All right, so how does it actually work?
Let’s get technical. Malta is divided into thirteen electoral districts, with a handful of towns and villages to a district. In each district, the number of registered voters (about 25-30,000) is divided by the number of available seats (usually 5) plus one. The resulting number is rounded up to remove fractions, giving us the electoral quota (usually around 3500 votes).
This is where we get to the counting process. First, ballot papers are sorted according to the first preference (that is, the number 1 vote) listed. Once this has been done, some candidates will have reached the quota. Those candidates are elected.
Some candidates will have more than the quota.
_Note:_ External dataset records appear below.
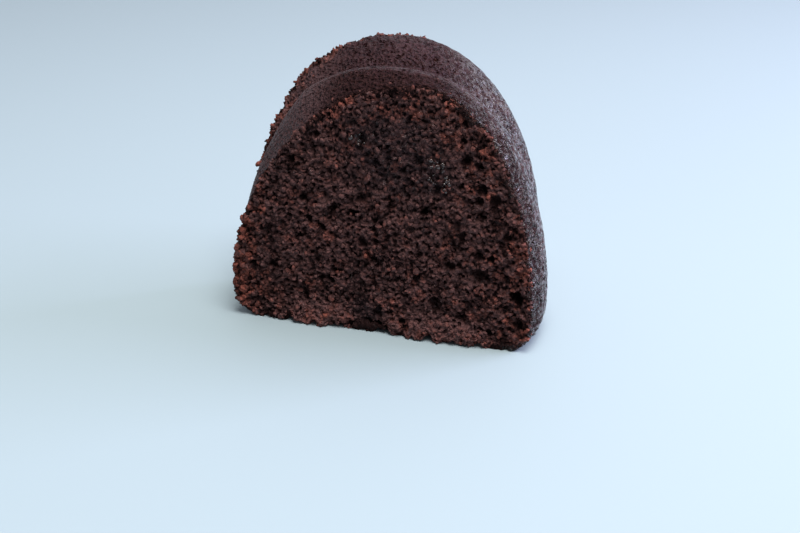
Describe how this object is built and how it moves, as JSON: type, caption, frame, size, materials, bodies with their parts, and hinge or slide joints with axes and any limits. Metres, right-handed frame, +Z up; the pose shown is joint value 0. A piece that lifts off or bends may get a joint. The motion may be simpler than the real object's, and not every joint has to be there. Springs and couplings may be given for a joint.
{
  "type": "slice of rum cake",
  "caption": "Wedge of dark chocolate rum ring cake from a fluted ring pan, with two open crumb cuts and a lobed crust, standing on its flat foot",
  "frame": {"origin": "on the surface that the slice stands on, under the middle of its bounding box", "axes": "+X from the hole side of the ring out to the fluted outer wall along the front cut, +Y from the front cut back to the rear cut, +Z up"},
  "size_m": [0.0966, 0.0704, 0.0769],
  "materials": {
    "crumb": "dark chocolate crumb, rough and open, reddish brown on the dry grains and near black in the holes and the moist parts",
    "crust": "baked chocolate crust, dark purplish brown, finely pored, with a dull sheen"
  },
  "bodies": {
    "root": {"cake_slice": "crumb"}
  },
  "joints": []
}
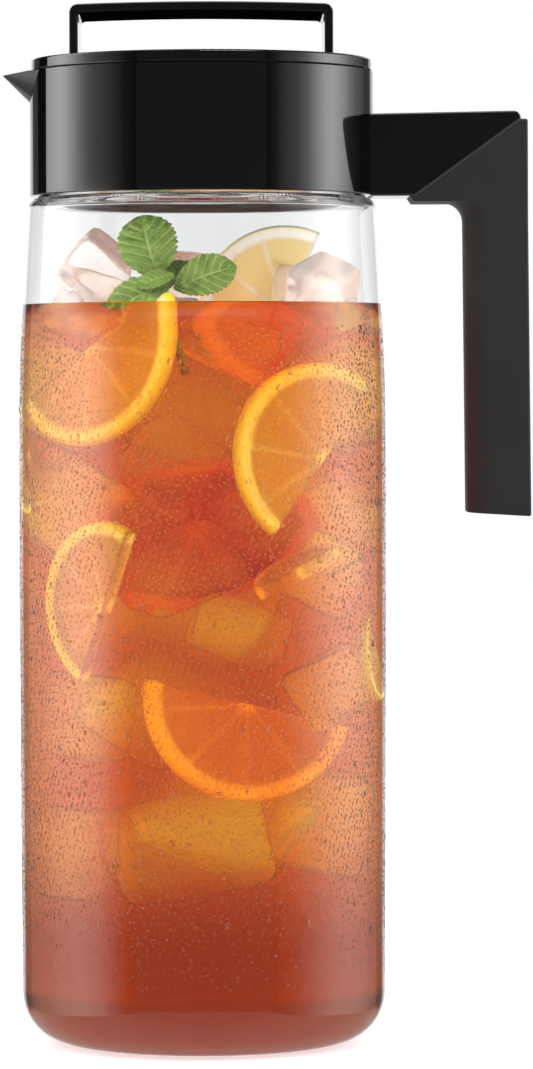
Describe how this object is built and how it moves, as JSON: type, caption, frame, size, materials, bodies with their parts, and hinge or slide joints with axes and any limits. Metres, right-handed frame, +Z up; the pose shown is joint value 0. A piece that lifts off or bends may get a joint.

In that case, their ‘extra’ or ‘surplus’ votes are transferred to other candidates based on the proportion of second preferences (number 2 votes).
The votes are then counted again. The transferred votes will be enough to make some new candidates reach the quota. If nobody new is elected, the candidate with the least amount of votes is eliminated from the race, and his votes transferred. The process then continues until all seats are filled. Sometimes, when the race for the final seat begins, no candidate has enough votes to reach the quota, even once all possible votes have been transferred. In that case, the candidate with the most votes out of the remaining contestants is automatically elected, and the count is closed.
How many candidates can I vote for?
As many as there on the ballot sheet! You only have one vote, so really you can only vote for one candidate. But you can list as many preferences or as few preferences as you like, to make sure that your vote makes as much of an impact as possible.
Can I vote for candidates from different parties?
Yes, you can express preferences for candidates from as many different parties as you want: cross-voting in this way is not only valid but actively encouraged by the system. That said, one thing to bear in mind is that because of a quirk in our system, your first preference vote is considered not only a vote for the candidate but also a vote for the party you want to form a government.
So cross-voting doesn’t invalidate my vote?
No. If you’re worried about whether your vote is valid, just make sure you don’t make any mark that isn’t a number, mark anywhere outside the designated boxes, or list the same number more than once.
How should I vote?
Who you vote for is up to you and you alone, but here’s what to do on March 9th:
- First, inform yourself. Use this handy app to find out the candidates in your district. Read up on what they stand for and what their parties are proposing.
- At the polling station, all candidates will be listed in alphabetical order grouped by party, with their party’s official logo by their name.
- Place a 1 (one) next to the candidate you most want to see elected
- Place subsequent numbers (2,3,4,5 and so on) next to any other candidates you would like to see elected. You can mark as many different candidates (and parties) as there are options.
- If you make a mistake, ask for a new ballot sheet and begin again.